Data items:
(begin)
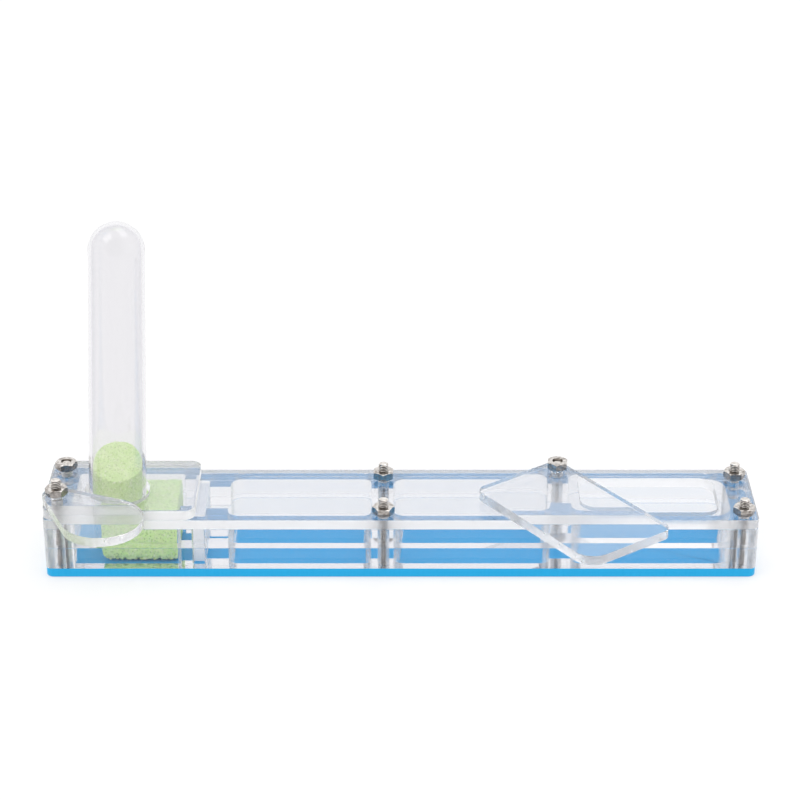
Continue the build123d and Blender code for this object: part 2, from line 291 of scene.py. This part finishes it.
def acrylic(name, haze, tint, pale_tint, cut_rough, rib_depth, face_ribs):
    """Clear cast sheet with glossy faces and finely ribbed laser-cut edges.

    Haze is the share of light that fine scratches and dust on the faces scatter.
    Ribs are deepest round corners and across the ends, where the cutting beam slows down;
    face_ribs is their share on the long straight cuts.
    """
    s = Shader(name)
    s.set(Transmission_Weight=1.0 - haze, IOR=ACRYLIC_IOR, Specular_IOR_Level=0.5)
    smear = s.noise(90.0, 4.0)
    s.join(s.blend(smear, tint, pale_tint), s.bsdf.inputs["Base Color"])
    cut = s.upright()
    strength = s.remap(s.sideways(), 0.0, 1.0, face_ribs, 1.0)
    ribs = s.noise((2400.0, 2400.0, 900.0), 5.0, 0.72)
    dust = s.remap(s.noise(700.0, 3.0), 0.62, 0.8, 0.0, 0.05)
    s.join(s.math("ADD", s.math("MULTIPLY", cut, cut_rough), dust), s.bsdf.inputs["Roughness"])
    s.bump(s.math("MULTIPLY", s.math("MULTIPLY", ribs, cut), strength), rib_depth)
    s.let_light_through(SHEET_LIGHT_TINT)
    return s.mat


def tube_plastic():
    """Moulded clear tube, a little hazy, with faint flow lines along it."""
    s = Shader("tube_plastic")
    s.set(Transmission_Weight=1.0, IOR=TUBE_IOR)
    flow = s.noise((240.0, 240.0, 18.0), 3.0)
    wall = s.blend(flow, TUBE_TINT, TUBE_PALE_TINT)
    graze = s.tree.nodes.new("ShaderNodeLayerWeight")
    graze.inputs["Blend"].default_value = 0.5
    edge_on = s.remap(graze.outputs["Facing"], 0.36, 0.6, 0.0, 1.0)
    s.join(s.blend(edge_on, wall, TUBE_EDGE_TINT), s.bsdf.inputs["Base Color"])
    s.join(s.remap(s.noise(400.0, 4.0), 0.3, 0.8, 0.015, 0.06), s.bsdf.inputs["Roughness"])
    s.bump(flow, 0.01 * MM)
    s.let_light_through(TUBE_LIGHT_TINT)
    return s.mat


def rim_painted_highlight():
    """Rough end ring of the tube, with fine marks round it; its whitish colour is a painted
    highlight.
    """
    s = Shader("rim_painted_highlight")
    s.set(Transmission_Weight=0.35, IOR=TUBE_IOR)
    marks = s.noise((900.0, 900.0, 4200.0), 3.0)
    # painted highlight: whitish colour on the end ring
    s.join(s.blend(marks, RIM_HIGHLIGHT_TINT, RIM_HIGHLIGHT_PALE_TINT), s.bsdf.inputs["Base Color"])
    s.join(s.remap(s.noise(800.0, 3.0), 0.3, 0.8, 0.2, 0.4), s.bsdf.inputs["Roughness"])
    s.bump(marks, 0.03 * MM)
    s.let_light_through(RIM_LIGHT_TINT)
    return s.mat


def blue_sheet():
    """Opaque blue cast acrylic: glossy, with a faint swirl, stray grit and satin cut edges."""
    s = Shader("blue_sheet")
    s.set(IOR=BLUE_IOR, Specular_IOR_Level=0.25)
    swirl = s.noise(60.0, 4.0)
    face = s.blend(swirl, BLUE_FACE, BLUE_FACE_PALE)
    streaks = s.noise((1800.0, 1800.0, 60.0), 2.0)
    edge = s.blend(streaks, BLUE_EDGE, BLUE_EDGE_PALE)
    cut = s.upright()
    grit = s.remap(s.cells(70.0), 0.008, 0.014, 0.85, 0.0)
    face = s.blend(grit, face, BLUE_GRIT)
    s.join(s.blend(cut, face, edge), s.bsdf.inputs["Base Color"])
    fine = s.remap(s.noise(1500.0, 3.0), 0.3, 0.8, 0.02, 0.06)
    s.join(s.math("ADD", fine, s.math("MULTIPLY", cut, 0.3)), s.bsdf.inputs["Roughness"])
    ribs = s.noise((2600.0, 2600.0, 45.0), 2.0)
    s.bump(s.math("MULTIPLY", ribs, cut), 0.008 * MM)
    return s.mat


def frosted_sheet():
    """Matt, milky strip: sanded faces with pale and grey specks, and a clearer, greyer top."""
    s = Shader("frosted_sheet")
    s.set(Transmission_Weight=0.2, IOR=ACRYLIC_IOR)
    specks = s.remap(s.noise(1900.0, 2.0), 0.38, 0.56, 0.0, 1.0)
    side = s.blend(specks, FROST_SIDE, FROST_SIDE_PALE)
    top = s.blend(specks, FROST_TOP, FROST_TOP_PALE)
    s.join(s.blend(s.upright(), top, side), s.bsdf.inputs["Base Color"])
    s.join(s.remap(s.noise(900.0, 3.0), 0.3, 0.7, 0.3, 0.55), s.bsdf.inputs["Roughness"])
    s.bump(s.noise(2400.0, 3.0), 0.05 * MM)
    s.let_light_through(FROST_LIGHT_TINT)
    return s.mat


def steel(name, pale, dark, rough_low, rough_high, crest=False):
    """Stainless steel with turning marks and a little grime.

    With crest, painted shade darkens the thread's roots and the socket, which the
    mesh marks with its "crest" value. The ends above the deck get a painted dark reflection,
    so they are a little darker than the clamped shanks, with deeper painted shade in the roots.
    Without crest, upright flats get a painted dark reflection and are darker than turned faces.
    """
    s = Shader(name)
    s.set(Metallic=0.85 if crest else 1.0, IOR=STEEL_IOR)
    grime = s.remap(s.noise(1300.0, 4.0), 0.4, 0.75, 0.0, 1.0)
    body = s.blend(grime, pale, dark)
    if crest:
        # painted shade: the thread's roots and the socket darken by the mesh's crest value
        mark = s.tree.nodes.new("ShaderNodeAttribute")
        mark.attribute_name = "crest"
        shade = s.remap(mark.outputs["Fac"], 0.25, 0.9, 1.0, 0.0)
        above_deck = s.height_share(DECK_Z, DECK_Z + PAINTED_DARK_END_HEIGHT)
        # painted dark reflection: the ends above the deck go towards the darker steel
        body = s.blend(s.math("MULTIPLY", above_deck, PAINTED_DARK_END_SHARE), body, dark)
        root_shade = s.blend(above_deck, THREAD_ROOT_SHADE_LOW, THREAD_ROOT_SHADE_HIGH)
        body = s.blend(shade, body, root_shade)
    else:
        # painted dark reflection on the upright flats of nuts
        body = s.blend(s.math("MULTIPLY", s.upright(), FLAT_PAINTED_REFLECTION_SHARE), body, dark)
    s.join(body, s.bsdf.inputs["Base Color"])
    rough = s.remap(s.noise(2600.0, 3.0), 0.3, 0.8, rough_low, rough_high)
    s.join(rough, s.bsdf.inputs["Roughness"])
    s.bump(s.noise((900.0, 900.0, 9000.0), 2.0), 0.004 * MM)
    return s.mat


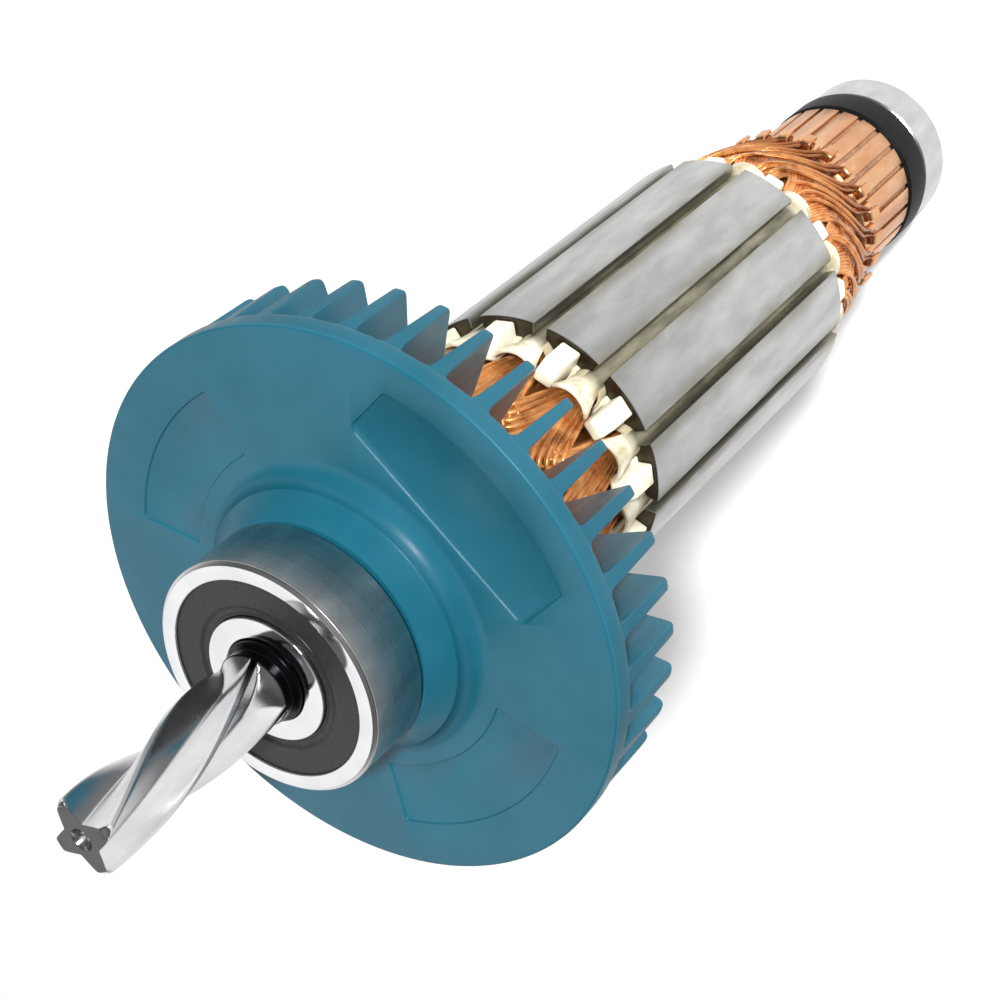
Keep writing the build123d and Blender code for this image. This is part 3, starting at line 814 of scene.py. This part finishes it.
(end)
Set problem: Each line of the listing should be copied exactly.

Response:
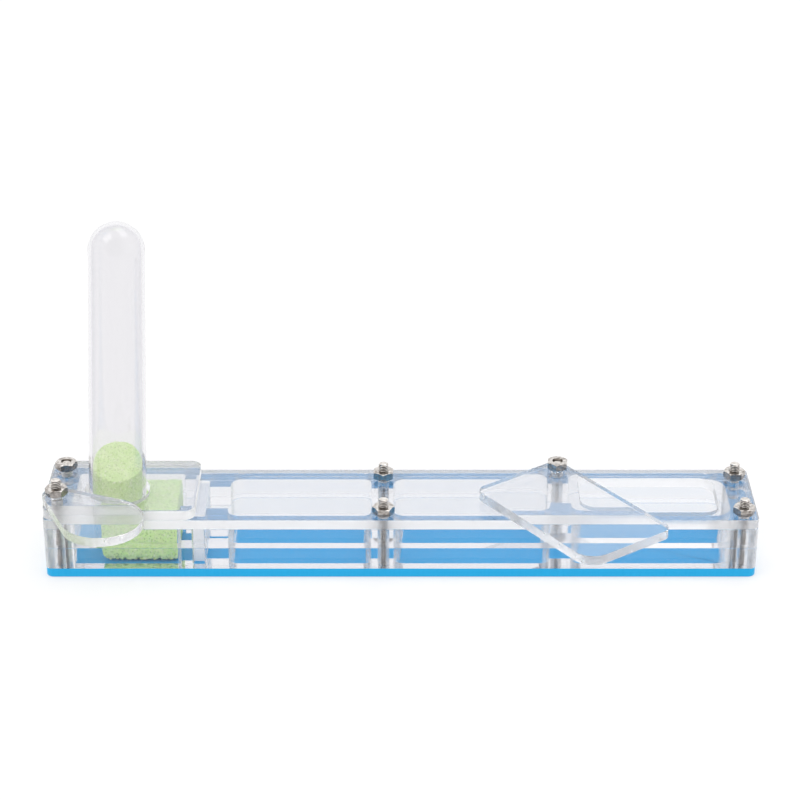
Continue the build123d and Blender code for this object: part 2, from line 291 of scene.py. This part finishes it.
def acrylic(name, haze, tint, pale_tint, cut_rough, rib_depth, face_ribs):
    """Clear cast sheet with glossy faces and finely ribbed laser-cut edges.

    Haze is the share of light that fine scratches and dust on the faces scatter.
    Ribs are deepest round corners and across the ends, where the cutting beam slows down;
    face_ribs is their share on the long straight cuts.
    """
    s = Shader(name)
    s.set(Transmission_Weight=1.0 - haze, IOR=ACRYLIC_IOR, Specular_IOR_Level=0.5)
    smear = s.noise(90.0, 4.0)
    s.join(s.blend(smear, tint, pale_tint), s.bsdf.inputs["Base Color"])
    cut = s.upright()
    strength = s.remap(s.sideways(), 0.0, 1.0, face_ribs, 1.0)
    ribs = s.noise((2400.0, 2400.0, 900.0), 5.0, 0.72)
    dust = s.remap(s.noise(700.0, 3.0), 0.62, 0.8, 0.0, 0.05)
    s.join(s.math("ADD", s.math("MULTIPLY", cut, cut_rough), dust), s.bsdf.inputs["Roughness"])
    s.bump(s.math("MULTIPLY", s.math("MULTIPLY", ribs, cut), strength), rib_depth)
    s.let_light_through(SHEET_LIGHT_TINT)
    return s.mat


def tube_plastic():
    """Moulded clear tube, a little hazy, with faint flow lines along it."""
    s = Shader("tube_plastic")
    s.set(Transmission_Weight=1.0, IOR=TUBE_IOR)
    flow = s.noise((240.0, 240.0, 18.0), 3.0)
    wall = s.blend(flow, TUBE_TINT, TUBE_PALE_TINT)
    graze = s.tree.nodes.new("ShaderNodeLayerWeight")
    graze.inputs["Blend"].default_value = 0.5
    edge_on = s.remap(graze.outputs["Facing"], 0.36, 0.6, 0.0, 1.0)
    s.join(s.blend(edge_on, wall, TUBE_EDGE_TINT), s.bsdf.inputs["Base Color"])
    s.join(s.remap(s.noise(400.0, 4.0), 0.3, 0.8, 0.015, 0.06), s.bsdf.inputs["Roughness"])
    s.bump(flow, 0.01 * MM)
    s.let_light_through(TUBE_LIGHT_TINT)
    return s.mat


def rim_painted_highlight():
    """Rough end ring of the tube, with fine marks round it; its whitish colour is a painted
    highlight.
    """
    s = Shader("rim_painted_highlight")
    s.set(Transmission_Weight=0.35, IOR=TUBE_IOR)
    marks = s.noise((900.0, 900.0, 4200.0), 3.0)
    # painted highlight: whitish colour on the end ring
    s.join(s.blend(marks, RIM_HIGHLIGHT_TINT, RIM_HIGHLIGHT_PALE_TINT), s.bsdf.inputs["Base Color"])
    s.join(s.remap(s.noise(800.0, 3.0), 0.3, 0.8, 0.2, 0.4), s.bsdf.inputs["Roughness"])
    s.bump(marks, 0.03 * MM)
    s.let_light_through(RIM_LIGHT_TINT)
    return s.mat


def blue_sheet():
    """Opaque blue cast acrylic: glossy, with a faint swirl, stray grit and satin cut edges."""
    s = Shader("blue_sheet")
    s.set(IOR=BLUE_IOR, Specular_IOR_Level=0.25)
    swirl = s.noise(60.0, 4.0)
    face = s.blend(swirl, BLUE_FACE, BLUE_FACE_PALE)
    streaks = s.noise((1800.0, 1800.0, 60.0), 2.0)
    edge = s.blend(streaks, BLUE_EDGE, BLUE_EDGE_PALE)
    cut = s.upright()
    grit = s.remap(s.cells(70.0), 0.008, 0.014, 0.85, 0.0)
    face = s.blend(grit, face, BLUE_GRIT)
    s.join(s.blend(cut, face, edge), s.bsdf.inputs["Base Color"])
    fine = s.remap(s.noise(1500.0, 3.0), 0.3, 0.8, 0.02, 0.06)
    s.join(s.math("ADD", fine, s.math("MULTIPLY", cut, 0.3)), s.bsdf.inputs["Roughness"])
    ribs = s.noise((2600.0, 2600.0, 45.0), 2.0)
    s.bump(s.math("MULTIPLY", ribs, cut), 0.008 * MM)
    return s.mat


def frosted_sheet():
    """Matt, milky strip: sanded faces with pale and grey specks, and a clearer, greyer top."""
    s = Shader("frosted_sheet")
    s.set(Transmission_Weight=0.2, IOR=ACRYLIC_IOR)
    specks = s.remap(s.noise(1900.0, 2.0), 0.38, 0.56, 0.0, 1.0)
    side = s.blend(specks, FROST_SIDE, FROST_SIDE_PALE)
    top = s.blend(specks, FROST_TOP, FROST_TOP_PALE)
    s.join(s.blend(s.upright(), top, side), s.bsdf.inputs["Base Color"])
    s.join(s.remap(s.noise(900.0, 3.0), 0.3, 0.7, 0.3, 0.55), s.bsdf.inputs["Roughness"])
    s.bump(s.noise(2400.0, 3.0), 0.05 * MM)
    s.let_light_through(FROST_LIGHT_TINT)
    return s.mat


def steel(name, pale, dark, rough_low, rough_high, crest=False):
    """Stainless steel with turning marks and a little grime.

    With crest, painted shade darkens the thread's roots and the socket, which the
    mesh marks with its "crest" value. The ends above the deck get a painted dark reflection,
    so they are a little darker than the clamped shanks, with deeper painted shade in the roots.
    Without crest, upright flats get a painted dark reflection and are darker than turned faces.
    """
    s = Shader(name)
    s.set(Metallic=0.85 if crest else 1.0, IOR=STEEL_IOR)
    grime = s.remap(s.noise(1300.0, 4.0), 0.4, 0.75, 0.0, 1.0)
    body = s.blend(grime, pale, dark)
    if crest:
        # painted shade: the thread's roots and the socket darken by the mesh's crest value
        mark = s.tree.nodes.new("ShaderNodeAttribute")
        mark.attribute_name = "crest"
        shade = s.remap(mark.outputs["Fac"], 0.25, 0.9, 1.0, 0.0)
        above_deck = s.height_share(DECK_Z, DECK_Z + PAINTED_DARK_END_HEIGHT)
        # painted dark reflection: the ends above the deck go towards the darker steel
        body = s.blend(s.math("MULTIPLY", above_deck, PAINTED_DARK_END_SHARE), body, dark)
        root_shade = s.blend(above_deck, THREAD_ROOT_SHADE_LOW, THREAD_ROOT_SHADE_HIGH)
        body = s.blend(shade, body, root_shade)
    else:
        # painted dark reflection on the upright flats of nuts
        body = s.blend(s.math("MULTIPLY", s.upright(), FLAT_PAINTED_REFLECTION_SHARE), body, dark)
    s.join(body, s.bsdf.inputs["Base Color"])
    rough = s.remap(s.noise(2600.0, 3.0), 0.3, 0.8, rough_low, rough_high)
    s.join(rough, s.bsdf.inputs["Roughness"])
    s.bump(s.noise((900.0, 900.0, 9000.0), 2.0), 0.004 * MM)
    return s.mat


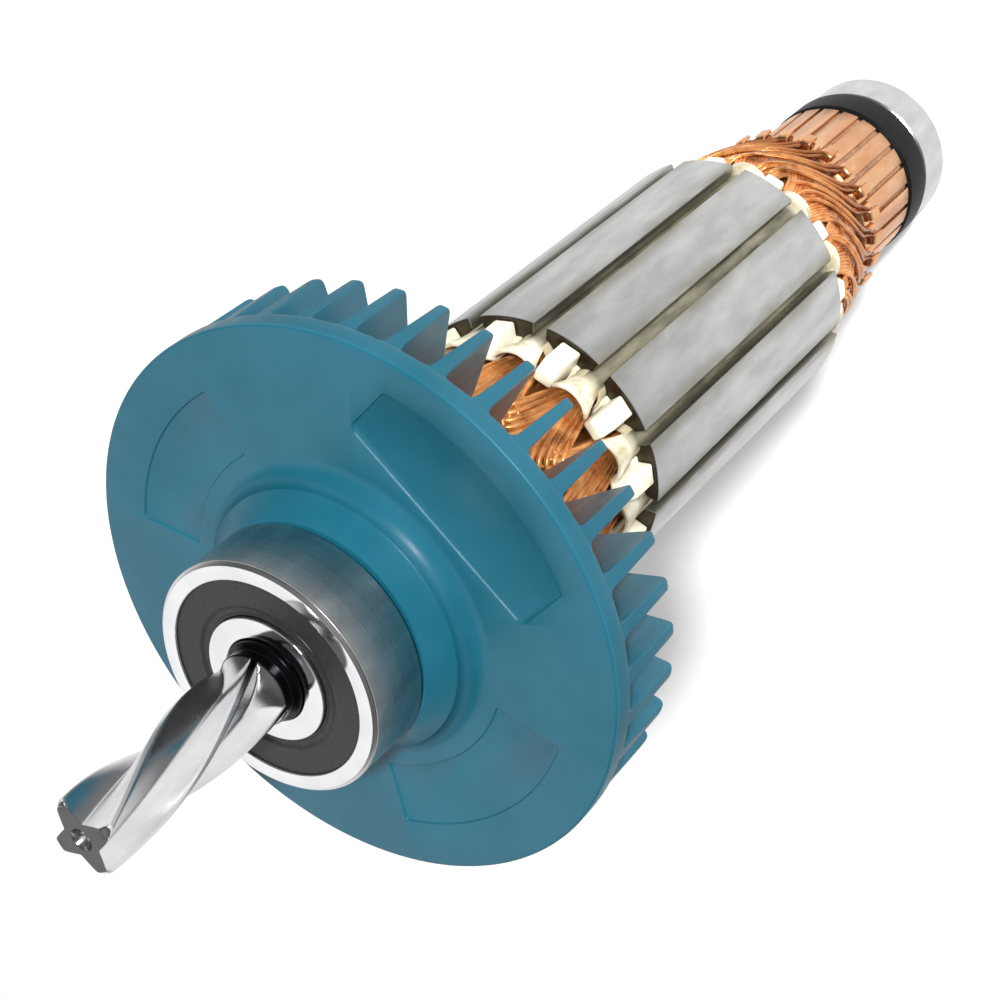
Keep writing the build123d and Blender code for this image. This is part 3, starting at line 814 of scene.py. This part finishes it.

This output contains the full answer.